_MATERIAL FOR THE TASK:_
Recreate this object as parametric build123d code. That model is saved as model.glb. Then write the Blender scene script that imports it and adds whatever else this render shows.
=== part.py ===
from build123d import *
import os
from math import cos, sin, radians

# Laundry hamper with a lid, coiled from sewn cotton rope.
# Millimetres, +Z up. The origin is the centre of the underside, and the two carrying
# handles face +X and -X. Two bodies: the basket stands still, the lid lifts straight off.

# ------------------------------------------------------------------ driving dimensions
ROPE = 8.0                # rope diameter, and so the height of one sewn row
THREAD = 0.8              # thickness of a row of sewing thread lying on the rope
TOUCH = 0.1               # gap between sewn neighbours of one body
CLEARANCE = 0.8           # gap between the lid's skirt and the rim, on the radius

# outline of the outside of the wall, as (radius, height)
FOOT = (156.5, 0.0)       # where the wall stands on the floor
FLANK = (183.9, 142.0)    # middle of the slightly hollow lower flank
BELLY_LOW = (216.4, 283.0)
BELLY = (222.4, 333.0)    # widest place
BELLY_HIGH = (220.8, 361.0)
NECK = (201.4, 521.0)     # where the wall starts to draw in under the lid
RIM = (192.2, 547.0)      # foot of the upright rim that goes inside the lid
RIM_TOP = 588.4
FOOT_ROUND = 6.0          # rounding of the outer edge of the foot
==
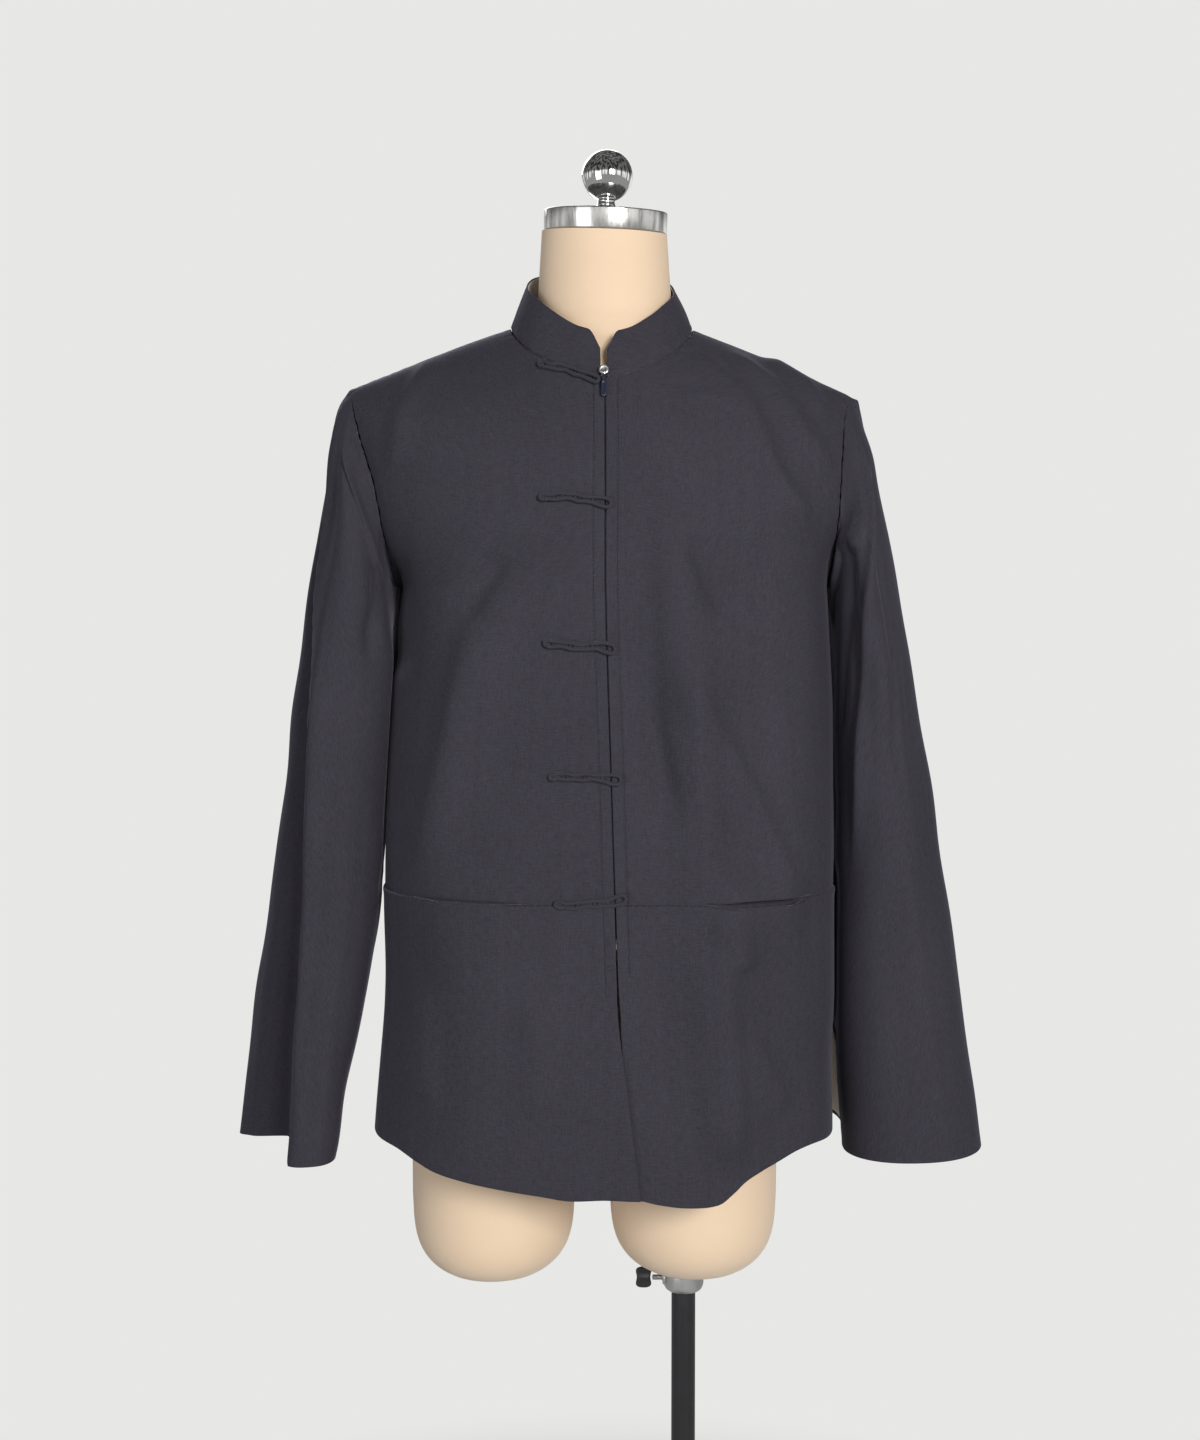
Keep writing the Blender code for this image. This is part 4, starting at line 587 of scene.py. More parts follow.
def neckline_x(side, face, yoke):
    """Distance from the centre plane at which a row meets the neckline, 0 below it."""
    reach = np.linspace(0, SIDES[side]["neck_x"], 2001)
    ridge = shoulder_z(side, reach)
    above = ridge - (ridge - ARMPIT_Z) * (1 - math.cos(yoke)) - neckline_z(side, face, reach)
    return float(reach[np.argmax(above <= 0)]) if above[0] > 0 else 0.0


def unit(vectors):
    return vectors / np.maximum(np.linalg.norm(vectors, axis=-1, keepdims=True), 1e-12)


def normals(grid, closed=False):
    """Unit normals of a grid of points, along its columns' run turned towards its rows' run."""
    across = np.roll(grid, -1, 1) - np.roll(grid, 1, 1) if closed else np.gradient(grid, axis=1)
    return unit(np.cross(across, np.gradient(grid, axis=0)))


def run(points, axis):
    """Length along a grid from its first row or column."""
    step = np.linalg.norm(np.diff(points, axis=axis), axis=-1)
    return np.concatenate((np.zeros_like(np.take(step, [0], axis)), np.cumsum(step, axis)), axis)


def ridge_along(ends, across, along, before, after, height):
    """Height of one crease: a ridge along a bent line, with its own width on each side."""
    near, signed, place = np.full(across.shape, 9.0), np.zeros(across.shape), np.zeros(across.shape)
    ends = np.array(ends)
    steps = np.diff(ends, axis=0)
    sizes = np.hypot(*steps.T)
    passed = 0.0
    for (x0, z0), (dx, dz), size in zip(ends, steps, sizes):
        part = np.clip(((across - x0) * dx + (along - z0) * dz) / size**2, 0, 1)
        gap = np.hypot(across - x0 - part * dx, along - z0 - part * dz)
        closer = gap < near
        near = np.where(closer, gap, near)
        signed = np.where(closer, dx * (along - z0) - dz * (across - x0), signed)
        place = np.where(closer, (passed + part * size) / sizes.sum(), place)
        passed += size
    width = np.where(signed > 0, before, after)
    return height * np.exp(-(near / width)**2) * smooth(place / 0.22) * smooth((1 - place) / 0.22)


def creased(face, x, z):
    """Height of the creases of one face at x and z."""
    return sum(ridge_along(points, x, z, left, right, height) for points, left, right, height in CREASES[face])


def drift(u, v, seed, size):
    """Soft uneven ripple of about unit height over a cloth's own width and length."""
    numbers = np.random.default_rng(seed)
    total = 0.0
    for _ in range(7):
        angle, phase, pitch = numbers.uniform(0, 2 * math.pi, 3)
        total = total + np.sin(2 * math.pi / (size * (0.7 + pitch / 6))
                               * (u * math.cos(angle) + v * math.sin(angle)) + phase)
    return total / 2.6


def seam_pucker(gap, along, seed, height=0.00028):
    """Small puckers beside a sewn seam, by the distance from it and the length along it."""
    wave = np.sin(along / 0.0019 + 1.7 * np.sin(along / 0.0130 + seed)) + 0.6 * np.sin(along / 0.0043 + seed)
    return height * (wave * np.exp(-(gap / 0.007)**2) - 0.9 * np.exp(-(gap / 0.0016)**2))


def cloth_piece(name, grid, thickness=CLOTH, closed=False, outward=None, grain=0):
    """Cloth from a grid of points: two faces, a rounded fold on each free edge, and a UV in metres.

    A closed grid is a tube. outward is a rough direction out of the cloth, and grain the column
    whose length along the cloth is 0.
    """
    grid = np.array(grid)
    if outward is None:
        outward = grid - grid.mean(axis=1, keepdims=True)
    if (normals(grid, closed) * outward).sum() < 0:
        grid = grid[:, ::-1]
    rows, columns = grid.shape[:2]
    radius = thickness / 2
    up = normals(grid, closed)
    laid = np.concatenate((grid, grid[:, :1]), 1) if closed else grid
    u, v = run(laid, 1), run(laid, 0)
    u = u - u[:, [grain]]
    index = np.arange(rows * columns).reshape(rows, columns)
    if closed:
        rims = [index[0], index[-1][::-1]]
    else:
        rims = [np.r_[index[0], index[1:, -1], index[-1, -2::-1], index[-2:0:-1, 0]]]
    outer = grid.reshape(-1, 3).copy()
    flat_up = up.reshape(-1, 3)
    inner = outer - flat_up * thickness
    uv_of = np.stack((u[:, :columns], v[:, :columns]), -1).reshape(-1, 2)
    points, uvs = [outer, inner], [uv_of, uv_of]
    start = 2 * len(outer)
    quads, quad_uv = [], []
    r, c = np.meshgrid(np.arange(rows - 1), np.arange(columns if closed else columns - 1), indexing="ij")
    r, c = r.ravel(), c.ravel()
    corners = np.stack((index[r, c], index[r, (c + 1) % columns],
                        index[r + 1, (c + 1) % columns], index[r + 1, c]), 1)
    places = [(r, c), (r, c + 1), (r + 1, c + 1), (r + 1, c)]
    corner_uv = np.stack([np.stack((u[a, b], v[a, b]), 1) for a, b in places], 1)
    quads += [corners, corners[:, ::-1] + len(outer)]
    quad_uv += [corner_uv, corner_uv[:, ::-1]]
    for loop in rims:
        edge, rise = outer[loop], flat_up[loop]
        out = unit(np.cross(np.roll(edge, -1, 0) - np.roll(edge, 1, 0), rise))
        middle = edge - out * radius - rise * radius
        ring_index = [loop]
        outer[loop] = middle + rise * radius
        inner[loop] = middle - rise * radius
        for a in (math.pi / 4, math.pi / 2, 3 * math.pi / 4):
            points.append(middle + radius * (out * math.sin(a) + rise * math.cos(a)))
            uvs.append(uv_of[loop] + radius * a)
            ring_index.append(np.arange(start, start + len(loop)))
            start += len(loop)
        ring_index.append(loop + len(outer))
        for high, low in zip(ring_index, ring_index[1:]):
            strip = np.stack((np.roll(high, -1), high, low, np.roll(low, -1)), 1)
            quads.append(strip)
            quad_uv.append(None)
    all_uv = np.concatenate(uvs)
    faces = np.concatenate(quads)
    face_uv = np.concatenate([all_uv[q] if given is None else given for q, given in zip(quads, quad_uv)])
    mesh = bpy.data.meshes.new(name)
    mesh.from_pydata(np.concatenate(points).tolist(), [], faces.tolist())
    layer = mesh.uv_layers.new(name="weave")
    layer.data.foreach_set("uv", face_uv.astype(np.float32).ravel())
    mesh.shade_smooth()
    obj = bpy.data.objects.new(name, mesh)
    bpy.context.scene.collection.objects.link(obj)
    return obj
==
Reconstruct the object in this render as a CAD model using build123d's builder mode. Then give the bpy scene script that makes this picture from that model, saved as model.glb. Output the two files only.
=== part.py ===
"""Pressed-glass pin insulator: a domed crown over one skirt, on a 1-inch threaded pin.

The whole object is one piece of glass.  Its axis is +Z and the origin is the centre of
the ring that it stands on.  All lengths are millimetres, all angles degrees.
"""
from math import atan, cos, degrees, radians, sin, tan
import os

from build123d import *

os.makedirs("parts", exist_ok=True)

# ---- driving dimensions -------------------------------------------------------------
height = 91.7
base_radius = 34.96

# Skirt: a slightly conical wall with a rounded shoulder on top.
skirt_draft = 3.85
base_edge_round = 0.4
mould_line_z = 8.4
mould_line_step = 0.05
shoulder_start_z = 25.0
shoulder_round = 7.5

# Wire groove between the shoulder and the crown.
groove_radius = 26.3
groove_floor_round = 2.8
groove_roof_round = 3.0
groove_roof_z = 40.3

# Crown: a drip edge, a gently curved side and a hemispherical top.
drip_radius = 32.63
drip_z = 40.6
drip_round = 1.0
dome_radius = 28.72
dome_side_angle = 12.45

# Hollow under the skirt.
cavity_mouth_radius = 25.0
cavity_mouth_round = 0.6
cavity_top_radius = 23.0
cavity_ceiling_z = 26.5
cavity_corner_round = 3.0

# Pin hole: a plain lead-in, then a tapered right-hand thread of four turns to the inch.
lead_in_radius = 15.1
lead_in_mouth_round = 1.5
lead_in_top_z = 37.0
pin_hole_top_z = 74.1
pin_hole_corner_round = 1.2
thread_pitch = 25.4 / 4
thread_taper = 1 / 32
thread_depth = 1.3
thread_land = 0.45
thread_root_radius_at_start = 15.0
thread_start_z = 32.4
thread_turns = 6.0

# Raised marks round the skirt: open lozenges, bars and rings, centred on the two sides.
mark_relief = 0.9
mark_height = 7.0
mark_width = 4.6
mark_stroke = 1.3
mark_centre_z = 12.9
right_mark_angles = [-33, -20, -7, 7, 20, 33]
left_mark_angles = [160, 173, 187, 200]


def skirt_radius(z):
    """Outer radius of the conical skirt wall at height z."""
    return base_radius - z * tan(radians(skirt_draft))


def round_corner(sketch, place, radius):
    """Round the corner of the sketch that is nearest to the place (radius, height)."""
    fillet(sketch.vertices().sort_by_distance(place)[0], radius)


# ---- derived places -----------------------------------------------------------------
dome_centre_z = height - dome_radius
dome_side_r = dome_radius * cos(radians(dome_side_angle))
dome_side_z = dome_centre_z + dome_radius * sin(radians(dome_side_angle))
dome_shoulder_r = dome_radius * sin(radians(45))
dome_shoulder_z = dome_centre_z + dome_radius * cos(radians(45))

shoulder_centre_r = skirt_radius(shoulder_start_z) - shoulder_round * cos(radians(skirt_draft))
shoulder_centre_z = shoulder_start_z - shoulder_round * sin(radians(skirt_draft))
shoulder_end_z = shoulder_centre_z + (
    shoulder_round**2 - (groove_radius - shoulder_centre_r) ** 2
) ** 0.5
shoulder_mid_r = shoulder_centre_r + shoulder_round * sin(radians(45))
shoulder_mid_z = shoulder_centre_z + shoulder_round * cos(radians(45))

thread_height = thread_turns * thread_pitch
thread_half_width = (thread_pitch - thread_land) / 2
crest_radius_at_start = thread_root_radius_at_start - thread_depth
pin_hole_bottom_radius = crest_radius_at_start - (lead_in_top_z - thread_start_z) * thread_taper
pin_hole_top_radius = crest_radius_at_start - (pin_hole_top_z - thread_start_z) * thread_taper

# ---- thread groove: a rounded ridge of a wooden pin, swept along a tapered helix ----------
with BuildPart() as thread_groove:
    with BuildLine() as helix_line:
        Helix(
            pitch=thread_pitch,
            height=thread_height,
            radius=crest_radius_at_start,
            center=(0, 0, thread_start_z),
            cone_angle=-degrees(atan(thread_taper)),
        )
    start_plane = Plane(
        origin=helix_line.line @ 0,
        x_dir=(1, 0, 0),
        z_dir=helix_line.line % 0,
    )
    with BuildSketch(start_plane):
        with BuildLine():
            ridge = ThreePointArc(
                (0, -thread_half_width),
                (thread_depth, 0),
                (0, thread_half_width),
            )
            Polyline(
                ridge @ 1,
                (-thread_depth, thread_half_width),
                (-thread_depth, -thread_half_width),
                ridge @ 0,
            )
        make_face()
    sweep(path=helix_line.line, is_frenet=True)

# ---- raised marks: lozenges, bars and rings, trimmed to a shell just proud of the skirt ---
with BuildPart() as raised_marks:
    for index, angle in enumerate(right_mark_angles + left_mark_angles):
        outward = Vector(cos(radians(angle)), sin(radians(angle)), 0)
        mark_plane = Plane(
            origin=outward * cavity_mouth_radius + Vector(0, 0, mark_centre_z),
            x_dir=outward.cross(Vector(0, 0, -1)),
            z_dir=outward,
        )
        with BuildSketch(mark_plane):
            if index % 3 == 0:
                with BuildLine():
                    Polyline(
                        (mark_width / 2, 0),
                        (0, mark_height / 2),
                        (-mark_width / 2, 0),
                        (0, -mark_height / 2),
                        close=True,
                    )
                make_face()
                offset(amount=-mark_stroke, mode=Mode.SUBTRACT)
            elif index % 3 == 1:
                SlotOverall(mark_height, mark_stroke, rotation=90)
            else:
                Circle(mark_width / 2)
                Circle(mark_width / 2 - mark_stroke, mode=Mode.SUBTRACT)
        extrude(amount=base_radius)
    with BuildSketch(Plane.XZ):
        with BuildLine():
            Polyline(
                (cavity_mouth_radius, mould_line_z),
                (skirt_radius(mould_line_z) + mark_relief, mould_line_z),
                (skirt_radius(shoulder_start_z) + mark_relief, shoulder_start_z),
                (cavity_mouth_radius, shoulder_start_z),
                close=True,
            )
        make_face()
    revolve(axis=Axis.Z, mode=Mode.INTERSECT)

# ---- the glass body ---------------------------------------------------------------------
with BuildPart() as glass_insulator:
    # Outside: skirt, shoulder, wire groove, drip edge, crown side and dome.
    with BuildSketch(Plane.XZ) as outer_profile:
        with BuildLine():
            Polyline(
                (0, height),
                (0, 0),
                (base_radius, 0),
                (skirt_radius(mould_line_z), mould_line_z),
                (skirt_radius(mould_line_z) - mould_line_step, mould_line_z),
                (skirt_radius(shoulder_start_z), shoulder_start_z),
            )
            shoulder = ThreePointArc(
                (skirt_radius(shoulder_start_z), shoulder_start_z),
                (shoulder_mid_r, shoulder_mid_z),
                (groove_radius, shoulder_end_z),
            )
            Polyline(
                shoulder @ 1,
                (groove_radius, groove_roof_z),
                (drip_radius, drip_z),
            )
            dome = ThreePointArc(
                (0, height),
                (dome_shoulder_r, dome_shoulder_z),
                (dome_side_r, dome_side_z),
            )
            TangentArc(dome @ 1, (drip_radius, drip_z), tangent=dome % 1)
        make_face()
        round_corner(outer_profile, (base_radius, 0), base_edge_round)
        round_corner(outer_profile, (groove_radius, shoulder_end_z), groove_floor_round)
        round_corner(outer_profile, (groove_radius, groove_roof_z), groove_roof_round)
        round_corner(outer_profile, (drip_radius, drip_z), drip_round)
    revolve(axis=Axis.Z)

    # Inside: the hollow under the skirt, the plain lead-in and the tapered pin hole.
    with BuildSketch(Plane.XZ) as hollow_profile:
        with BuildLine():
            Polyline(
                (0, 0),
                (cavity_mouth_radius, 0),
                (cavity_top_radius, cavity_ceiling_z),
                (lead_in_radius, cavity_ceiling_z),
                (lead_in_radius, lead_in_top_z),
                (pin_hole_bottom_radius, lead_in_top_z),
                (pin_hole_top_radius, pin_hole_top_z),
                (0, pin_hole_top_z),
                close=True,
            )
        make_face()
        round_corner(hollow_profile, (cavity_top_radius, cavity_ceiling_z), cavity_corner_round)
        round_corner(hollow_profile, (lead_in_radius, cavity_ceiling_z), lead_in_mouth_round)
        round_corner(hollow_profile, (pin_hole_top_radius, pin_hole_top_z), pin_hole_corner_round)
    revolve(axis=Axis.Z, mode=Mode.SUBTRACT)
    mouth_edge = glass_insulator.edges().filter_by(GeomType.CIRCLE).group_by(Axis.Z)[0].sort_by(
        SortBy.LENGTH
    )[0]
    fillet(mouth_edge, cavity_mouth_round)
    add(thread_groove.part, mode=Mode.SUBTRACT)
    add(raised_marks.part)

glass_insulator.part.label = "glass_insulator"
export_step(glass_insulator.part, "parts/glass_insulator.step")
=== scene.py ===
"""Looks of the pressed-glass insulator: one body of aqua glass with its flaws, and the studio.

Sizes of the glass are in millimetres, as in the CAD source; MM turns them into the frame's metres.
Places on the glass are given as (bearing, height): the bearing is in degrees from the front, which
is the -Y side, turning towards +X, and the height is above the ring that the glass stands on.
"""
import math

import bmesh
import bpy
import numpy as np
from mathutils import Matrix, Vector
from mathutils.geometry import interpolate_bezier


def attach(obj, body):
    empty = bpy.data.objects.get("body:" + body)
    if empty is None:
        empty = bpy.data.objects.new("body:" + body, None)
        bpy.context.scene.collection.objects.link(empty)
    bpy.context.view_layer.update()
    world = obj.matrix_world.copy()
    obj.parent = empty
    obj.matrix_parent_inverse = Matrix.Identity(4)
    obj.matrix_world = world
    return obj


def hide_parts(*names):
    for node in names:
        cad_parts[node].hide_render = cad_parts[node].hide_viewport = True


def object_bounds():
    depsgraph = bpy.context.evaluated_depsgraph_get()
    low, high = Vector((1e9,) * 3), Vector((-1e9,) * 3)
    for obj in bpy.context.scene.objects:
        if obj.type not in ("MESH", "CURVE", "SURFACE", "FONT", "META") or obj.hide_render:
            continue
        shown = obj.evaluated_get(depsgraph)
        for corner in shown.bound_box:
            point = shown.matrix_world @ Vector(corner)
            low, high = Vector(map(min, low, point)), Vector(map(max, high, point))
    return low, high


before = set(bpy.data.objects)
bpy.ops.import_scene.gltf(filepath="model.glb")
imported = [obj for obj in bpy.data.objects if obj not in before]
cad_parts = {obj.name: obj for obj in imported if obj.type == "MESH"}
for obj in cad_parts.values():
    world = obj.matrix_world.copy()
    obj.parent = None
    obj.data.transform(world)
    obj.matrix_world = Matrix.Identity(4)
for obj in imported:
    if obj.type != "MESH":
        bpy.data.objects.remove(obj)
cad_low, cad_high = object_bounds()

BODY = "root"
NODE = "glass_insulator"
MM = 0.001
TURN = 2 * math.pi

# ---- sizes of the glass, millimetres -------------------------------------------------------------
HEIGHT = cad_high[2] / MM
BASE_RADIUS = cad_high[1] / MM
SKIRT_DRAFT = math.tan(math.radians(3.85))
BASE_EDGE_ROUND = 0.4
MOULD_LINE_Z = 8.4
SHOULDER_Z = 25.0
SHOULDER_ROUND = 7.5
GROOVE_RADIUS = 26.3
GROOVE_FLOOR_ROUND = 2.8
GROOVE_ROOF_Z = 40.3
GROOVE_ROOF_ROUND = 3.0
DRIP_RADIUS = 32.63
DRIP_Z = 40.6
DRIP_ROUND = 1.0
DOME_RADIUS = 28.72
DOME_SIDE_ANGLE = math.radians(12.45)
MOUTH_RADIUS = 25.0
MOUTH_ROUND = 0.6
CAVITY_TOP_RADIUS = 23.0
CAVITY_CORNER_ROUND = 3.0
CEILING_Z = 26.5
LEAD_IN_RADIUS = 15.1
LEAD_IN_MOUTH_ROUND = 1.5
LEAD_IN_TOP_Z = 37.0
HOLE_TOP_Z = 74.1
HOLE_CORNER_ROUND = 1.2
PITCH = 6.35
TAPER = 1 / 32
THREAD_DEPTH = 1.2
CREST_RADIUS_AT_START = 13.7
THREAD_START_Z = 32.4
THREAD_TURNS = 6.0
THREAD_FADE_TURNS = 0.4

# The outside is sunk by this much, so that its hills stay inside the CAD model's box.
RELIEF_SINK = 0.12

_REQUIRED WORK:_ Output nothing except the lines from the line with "(lead_in_radius, cavity_ceiling_z), lead_in_mouth_round)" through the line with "obj.matrix_world = world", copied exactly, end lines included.

_RESULT FOR THIS TASK:_
        round_corner(hollow_profile, (lead_in_radius, cavity_ceiling_z), lead_in_mouth_round)
        round_corner(hollow_profile, (pin_hole_top_radius, pin_hole_top_z), pin_hole_corner_round)
    revolve(axis=Axis.Z, mode=Mode.SUBTRACT)
    mouth_edge = glass_insulator.edges().filter_by(GeomType.CIRCLE).group_by(Axis.Z)[0].sort_by(
        SortBy.LENGTH
    )[0]
    fillet(mouth_edge, cavity_mouth_round)
    add(thread_groove.part, mode=Mode.SUBTRACT)
    add(raised_marks.part)

glass_insulator.part.label = "glass_insulator"
export_step(glass_insulator.part, "parts/glass_insulator.step")
=== scene.py ===
"""Looks of the pressed-glass insulator: one body of aqua glass with its flaws, and the studio.

Sizes of the glass are in millimetres, as in the CAD source; MM turns them into the frame's metres.
Places on the glass are given as (bearing, height): the bearing is in degrees from the front, which
is the -Y side, turning towards +X, and the height is above the ring that the glass stands on.
"""
import math

import bmesh
import bpy
import numpy as np
from mathutils import Matrix, Vector
from mathutils.geometry import interpolate_bezier


def attach(obj, body):
    empty = bpy.data.objects.get("body:" + body)
    if empty is None:
        empty = bpy.data.objects.new("body:" + body, None)
        bpy.context.scene.collection.objects.link(empty)
    bpy.context.view_layer.update()
    world = obj.matrix_world.copy()
    obj.parent = empty
    obj.matrix_parent_inverse = Matrix.Identity(4)
    obj.matrix_world = world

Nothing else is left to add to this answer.